The weaker economy sent many east Germans fleeing west in search of jobs, and drove the birth rate down far below replacement.

While 3.3 million easterners moved west, only 2.1 million west Germans moved to the former communist east during that period, the study found.

By 2013, Germany counted 12.5 million easterners, down sharply from 14.5 million in 1991.

"The fall of the Berlin Wall (in 1989) sparked a strong emigration movement," Destatis president Roderich Egeler told reporters.

However the trend slowed significantly in recent years, and in 2013 for the first time more people moved from west Germany to Berlin and the east German states than in the other direction.

Meanwhile the east has suffered from a dramatic greying of its population and higher unemployment.

In 2013, nearly two out of three people were older than 40, up from less than half in 1991.

With the collapse of the state-run economy, the labour market also saw dramatic upheaval, dragging employment rates and disposable income down with it.

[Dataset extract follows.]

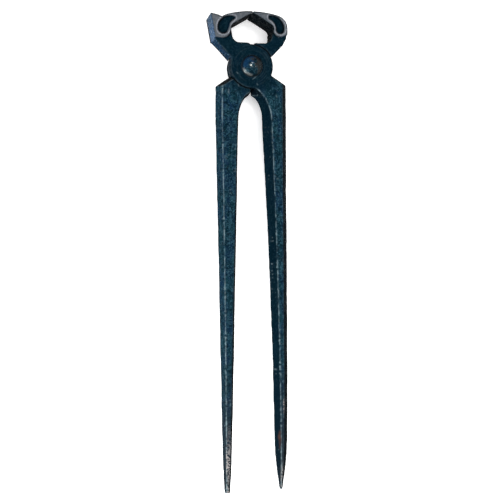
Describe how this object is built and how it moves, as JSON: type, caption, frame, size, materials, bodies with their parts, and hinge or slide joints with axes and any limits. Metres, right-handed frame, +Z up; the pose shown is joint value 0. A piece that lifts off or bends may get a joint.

Per-capita gross national product in the east is still one-third that in the richer west while joblessness at just under 12 percent is nearly twice as high as in the west. And while the west is largely powered by industry, the east relies almost entirely on the lower-paying service sector.

The Berlin Wall fell in a peaceful revolution on November 9, 1989, ending four decades of post-war division and paving the way to reunification 11 months later.